As our corporate data stores have grown in both size and subject area diversity, it has become clear that a strategy to address data is necessary. Yet some still struggle with the idea that corporate data needs a comprehensive strategy.

There's no shortage of blue-sky thinking when it comes to organizations' strategic plans and road maps. To many, such efforts are just a novelty. Indeed, organizations' strategic plans often generate very few tangible results for organizations ? only lots of meetings and documentation. A successful plan, on the other hand, will identify realistic goals along with a road map that provides clear guidance on how to best get the job done.

Let's see how this played out in real life at one organization that set out to develop a data strategy.

Data Strategy: What Problem Does It Solve?

Consider the example of a consulting team helping a large bank to develop a data strategy. From the start, the project champion had found it hard to get his VP to understand the need for and importance of a data strategy. Why?
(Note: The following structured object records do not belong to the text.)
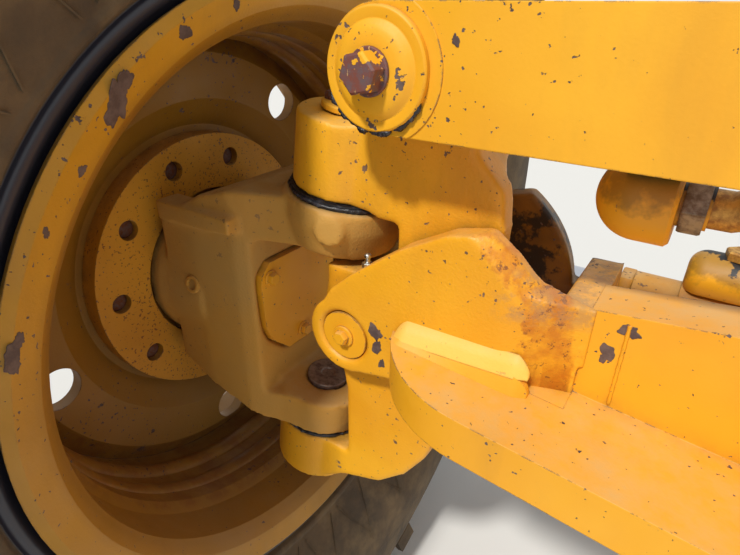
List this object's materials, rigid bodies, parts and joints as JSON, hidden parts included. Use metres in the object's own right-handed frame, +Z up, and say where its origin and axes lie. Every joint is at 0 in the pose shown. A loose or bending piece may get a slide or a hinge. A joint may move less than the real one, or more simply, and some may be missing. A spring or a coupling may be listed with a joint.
{
  "type": "motor grader front axle",
  "caption": "Front axle of a motor grader: rocking beam with forked ends, leaning brackets joined by a lean bar, kingpin knuckles, steering and lean cylinders, tie rod, hubs, rims and tyres",
  "frame": {"origin": "middle of the bore of the axle's rocking pivot", "axes": "X along the axle from the left wheel to the right wheel, -Y the front, +Z up"},
  "size_m": [2.515, 1.3634, 1.3634],
  "materials": {
    "paint": "chipped",
    "steel": "worn",
    "chrome": "polished",
    "tyre": "dusty"
  },
  "bodies": {
    "axle": {"axle_beam": "paint", "pivot_bush": "steel", "left_fork": "paint", "right_fork": "paint", "left_lean_pin": "paint", "right_lean_pin": "paint", "left_steer_barrel": "paint", "right_steer_barrel": "paint"},
    "bracket_left": {"left_bracket": "paint", "left_kingpins": "steel", "left_bar_pin": "paint"},
    "bracket_right": {"right_bracket": "paint", "right_kingpins": "steel", "right_bar_pin": "paint"},
    "lean_bar": {"lean_bar": "paint", "lean_lock_valve": "paint"},
    "lean_barrel": {"lean_barrel": "paint"},
    "lean_rod": {"lean_rod": "chrome"},
    "knuckle_left": {"left_knuckle": "paint", "left_knuckle_cover": "paint", "left_steer_ball": "steel"},
    "knuckle_right": {"right_knuckle": "paint", "right_knuckle_cover": "paint", "right_steer_ball": "steel"},
    "wheel_left": {"left_hub": "paint", "left_rim": "paint", "left_tyre": "tyre"},
    "wheel_right": {"right_hub": "paint", "right_rim": "paint", "right_tyre": "tyre"},
    "tie_ball": {"left_tie_ball": "steel"},
    "tie_rod": {"tie_rod": "paint"},
    "steer_rod_left": {"left_steer_rod": "chrome"},
    "steer_rod_right": {"right_steer_rod": "chrome"}
  },
  "joints": [
    {"name": "lean_left", "type": "hinge", "parent": "axle", "child": "bracket_left", "pos_m": [-0.847, 0, -0.058], "axis": [0, 1, 0], "range_deg": [-18, 18]},
    {"name": "lean_right", "type": "hinge", "parent": "axle", "child": "bracket_right", "pos_m": [0.847, 0, -0.058], "axis": [0, 1, 0], "range_deg": [-18, 18]},
    {"name": "lean_bar_turn", "type": "hinge", "parent": "bracket_left", "child": "lean_bar", "pos_m": [-0.799, -0.072, 0.186], "axis": [0, 1, 0], "range_deg": [-19.2, 19.2]},
    {"name": "lean_barrel_swing", "type": "hinge", "parent": "axle", "child": "lean_barrel", "pos_m": [0.17, 0.074, 0.146], "axis": [0, 1, 0], "range_deg": [-3, 3]},
    {"name": "lean_rod_slide", "type": "slide", "parent": "lean_barrel", "child": "lean_rod", "axis": [0.998, 0, 0.0635], "range_m": [-0.0775, 0.0775]},
    {"name": "steer_left", "type": "hinge", "parent": "bracket_left", "child": "knuckle_left", "pos_m": [-0.912, 0, -0.08], "axis": [0.1392, 0, 0.9903], "range_deg": [-45, 45]},
    {"name": "steer_right", "type": "hinge", "parent": "bracket_right", "child": "knuckle_right", "pos_m": [0.912, 0, -0.08], "axis": [-0.1392, 0, 0.9903], "range_deg": [-45, 45]},
    {"name": "tie_ball_turn", "type": "hinge", "parent": "knuckle_left", "child": "tie_ball", "pos_m": [-0.925, 0.175, -0.204], "axis": [0.1391, -0.0257, 0.9899], "range_deg": [-45, 45]},
    {"name": "tie_rod_level", "type": "hinge", "parent": "tie_ball", "child": "tie_rod", "pos_m": [-0.925, 0.175, -0.204], "axis": [0, 1, 0], "range_deg": [-18, 18]},
    {"name": "steer_rod_left_slide", "type": "slide", "parent": "axle", "child": "steer_rod_left", "axis": [1, 0, 0], "range_m": [-0.127, 0.127]},
    {"name": "steer_rod_right_slide", "type": "slide", "parent": "axle", "child": "steer_rod_right", "axis": [1, 0, 0], "range_m": [-0.127, 0.127]},
    {"name": "wheel_left_spin", "type": "hinge", "parent": "knuckle_left", "child": "wheel_left", "pos_m": [-1.07, 0, -0.08], "axis": [1, 0, 0], "continuous": true},
    {"name": "wheel_right_spin", "type": "hinge", "parent": "knuckle_right", "child": "wheel_right", "pos_m": [1.07, 0, -0.08], "axis": [1, 0, 0], "continuous": true}
  ],
  "couplings": [
    {"joint": "lean_right", "follows": "lean_left", "ratio": 1},
    {"joint": "lean_bar_turn", "follows": "lean_left", "ratio": -1.059},
    {"joint": "lean_barrel_swing", "follows": "lean_left", "ratio": -0.0586},
    {"joint": "lean_rod_slide", "follows": "lean_left", "m_per_rad": 0.2418},
    {"joint": "steer_right", "follows": "steer_left", "ratio": 1},
    {"joint": "tie_ball_turn", "follows": "steer_left", "ratio": -1},
    {"joint": "tie_rod_level", "follows": "lean_left", "ratio": -0.9159},
    {"joint": "steer_rod_left_slide", "follows": "steer_left", "m_per_rad": -0.16},
    {"joint": "steer_rod_right_slide", "follows": "steer_left", "m_per_rad": -0.16}
  ]
}
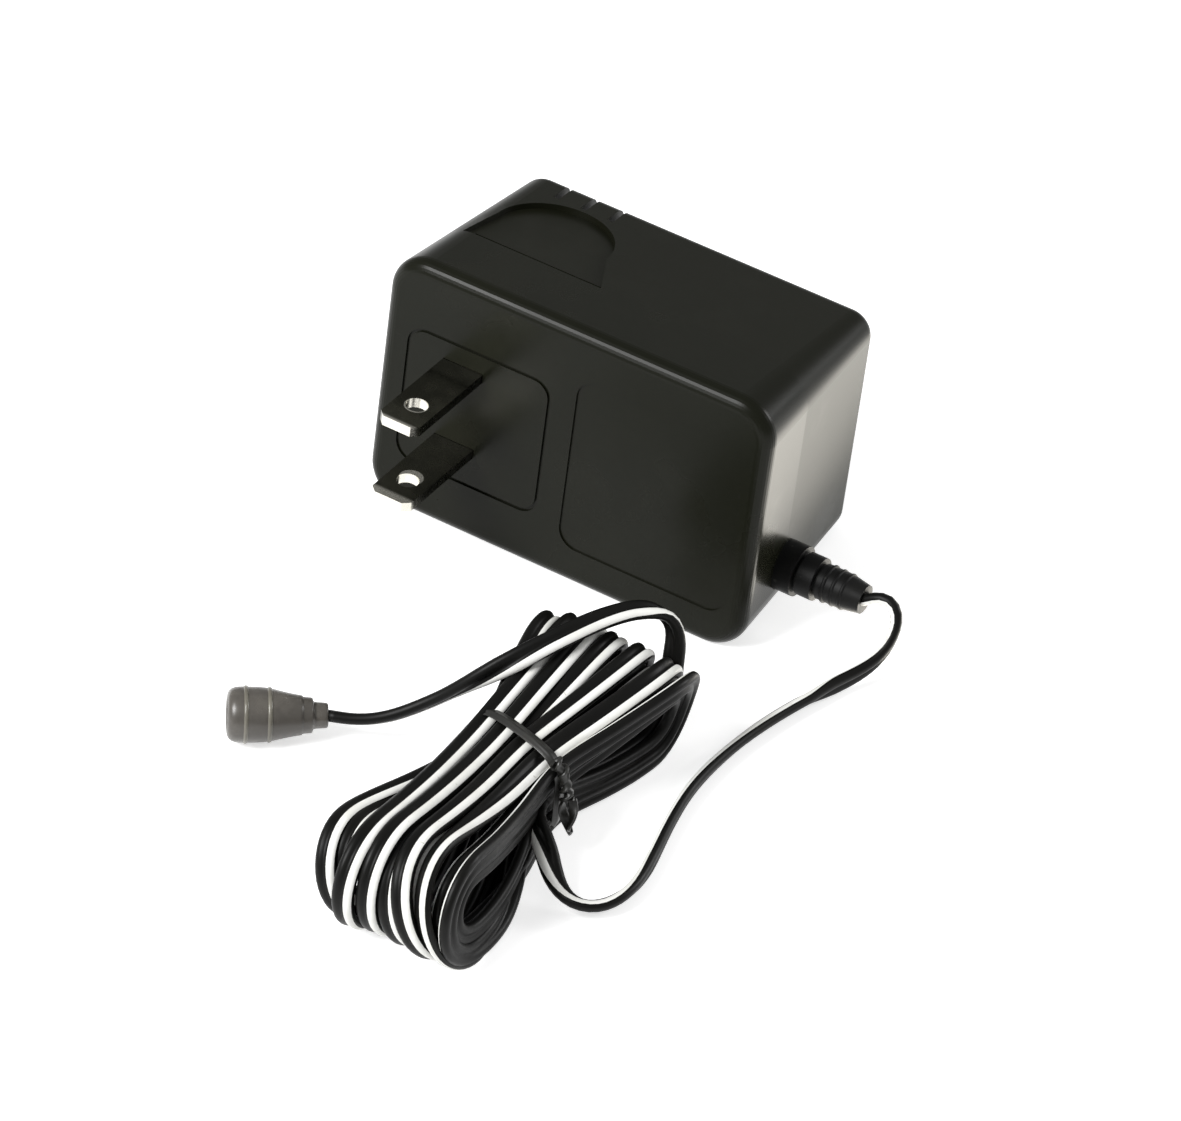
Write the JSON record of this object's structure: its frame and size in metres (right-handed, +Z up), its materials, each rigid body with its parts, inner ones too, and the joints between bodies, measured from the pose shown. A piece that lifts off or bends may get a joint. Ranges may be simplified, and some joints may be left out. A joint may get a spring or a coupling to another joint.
{
  "type": "plug-in mains adapter",
  "caption": "Plug-in mains adapter: dark two-part case with two flat blades, transformer inside, and a flat twin lead tied in a hank with a round inline socket at its end.",
  "frame": {"origin": "on the long lower side that the case lies on, under the middle of the rear cover's flat; the floor is z = 0", "axes": "+X along the case towards the side where the lead leaves, -Y the way the blades point, +Z up as the case lies on its side"},
  "size_m": [0.0803, 0.1182, 0.0411],
  "materials": {
    "cover_black": "moulded, semi-gloss",
    "blade_metal": "bright nickel plate",
    "inner_plastic": "matt",
    "core_steel": "varnished laminations",
    "winding_copper": "enamelled wire",
    "tape": "wound tape",
    "board": "laminate",
    "component": "moulded",
    "capacitor": "sleeved can",
    "wire_insulation": "soft plastic insulation",
    "fuse_body": "matt",
    "relief_rubber": "matt",
    "cord_black": "satin, a white stripe along one core",
    "tie_black": "satin",
    "connector_grey": "matt"
  },
  "bodies": {
    "root": {"front_cover": "cover_black", "rear_cover": "cover_black", "blade_upper": "blade_metal", "blade_lower": "blade_metal", "blade_retainer": "inner_plastic", "core_e_stack": "core_steel", "core_i_stack": "core_steel", "bobbin": "inner_plastic", "primary_winding": "winding_copper", "secondary_winding": "winding_copper", "primary_tape": "tape", "secondary_tape": "tape", "thermal_fuse": "fuse_body", "primary_pin_1": "blade_metal", "primary_pin_2": "blade_metal", "secondary_pin_1": "blade_metal", "secondary_pin_2": "blade_metal", "live_lead": "wire_insulation", "neutral_lead": "wire_insulation", "secondary_lead_1": "wire_insulation", "secondary_lead_2": "wire_insulation", "circuit_board": "board", "diode_1": "component", "diode_2": "component", "diode_3": "component", "diode_4": "component", "smoothing_capacitor": "capacitor", "output_lead_1": "wire_insulation", "output_lead_2": "wire_insulation", "strain_relief": "relief_rubber", "cord_lead": "cord_black", "cord_hank": "cord_black", "cord_tail": "cord_black", "cord_tie": "tie_black", "connector_body": "connector_grey", "contact_sleeve": "blade_metal", "pin_holder": "inner_plastic", "centre_pin": "blade_metal"}
  },
  "joints": []
}
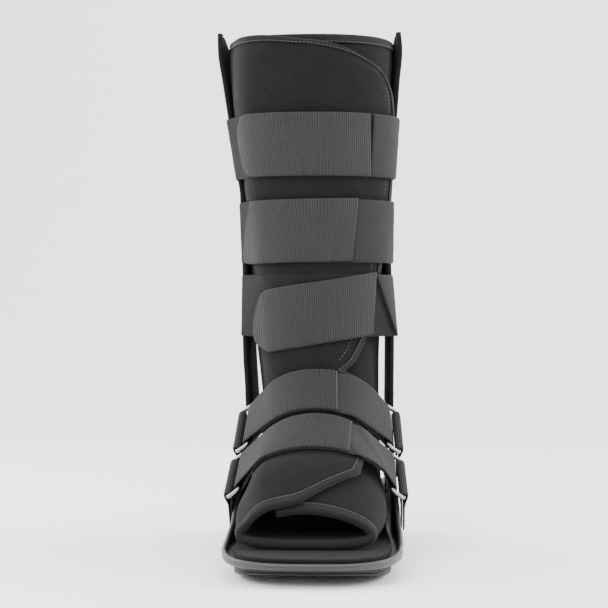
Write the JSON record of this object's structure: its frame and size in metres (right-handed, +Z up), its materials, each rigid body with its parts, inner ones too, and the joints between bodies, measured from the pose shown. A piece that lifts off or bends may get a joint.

The bank was already successful. Its revenue and costs were well-managed, and the individual business units and technology groups were good at delivering against their commitments. To the bank's credit, it wasn't complacent. Management was always looking for ways to increase staff members' productivity and reduce ongoing costs. There were all kinds of metrics and key performance indicators (KPIs) to measure IT performance, business benefits and total cost of ownership. The idea of building yet another road map to address a problem that wasn't well-understood met with pushback.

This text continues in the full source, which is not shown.